Interestingly in the IMO the UK normally finishes pretty mid-table. So there are obviously lots of genius mathmos not at Cambridge (I think Romania are particularly strong as a smallish country). But obviously use of IMO as an indicator is dodgy (and other countries may focus more time on prep than us).

I think a few years back the whole USA team got perfect scores at IMO.

Since the IMO is a pre-university thing that doesn't make a whole lot of sense...
Also, the maths syllabus in the UK focuses much more heavily on calculus etc. than geometry/inequalities/whatever unlike some other countries.

Reply 21

Speleo
Since the IMO is a pre-university thing that doesn't make a whole lot of sense...
Also, the maths syllabus in the UK focuses much more heavily on calculus etc. than geometry/inequalities/whatever unlike some other countries.

True.

Reply 22

yeah im quite good at maths, not genius or anything, but by far better than most (not being arrogant).

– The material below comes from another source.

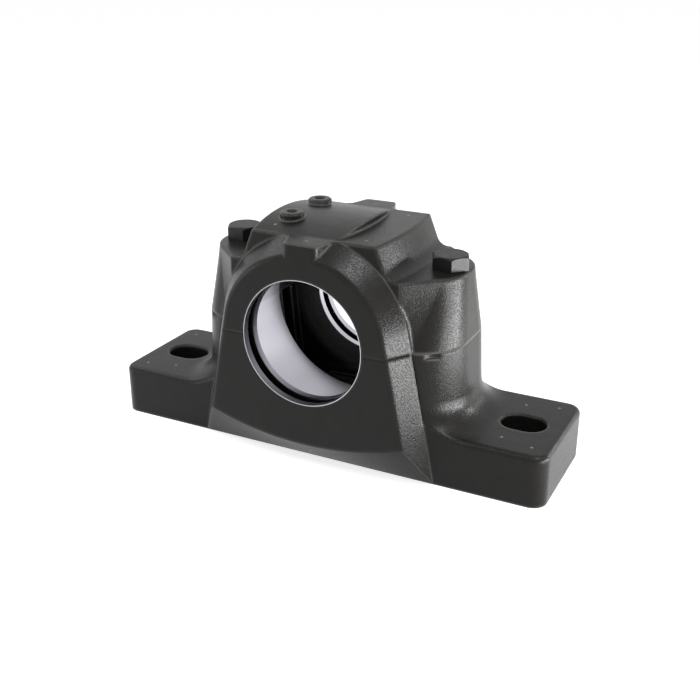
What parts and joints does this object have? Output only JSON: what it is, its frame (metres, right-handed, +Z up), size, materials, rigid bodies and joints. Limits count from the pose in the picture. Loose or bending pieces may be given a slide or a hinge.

yeah my plan (atm) is to apply to cambridge and 4 lesser uk unis, then apply to 6 or7 of the top unis abroad, then hoping to use the 4 lesser uk unis as a backup. lol. good to have aspirations eh

Reply 23

Out of curiosity, for the first 3 years is cambridge actually that much better than oxford, or is it just the partIII and postgrad thats way better? Just I saw a cambridge first year analysis paper and it looked pretty much the same as ours.

Reply 24

I have two reservations about the question:

- In what sense do you mean "best"? Best at research, or best at providing an undergraduate education, or best in the illustrious alumni that they have? I doubt that one university can be called the "best" in all of those categories. There might not be a "best" in any of the categories.

- A large majority of posters on this forum are students. Do you honestly think that the average Maths student is going to have much knowledge about mathematical institutions across the globe?

Maybe you could make the question more specific? :smile:

Reply 25

Popa Dom
Out of curiosity, for the first 3 years is cambridge actually that much better than oxford, or is it just the partIII and postgrad thats way better? Just I saw a cambridge first year analysis paper and it looked pretty much the same as ours.
I agree, there's not much difference. My feeling the Cambridge exams provide a little less in the way of "guidance" through the questions, but it's not a big difference. Incidentally, I did the IA tripos back in 88, and looking at the current papers, the analysis section has got a lot easier since then.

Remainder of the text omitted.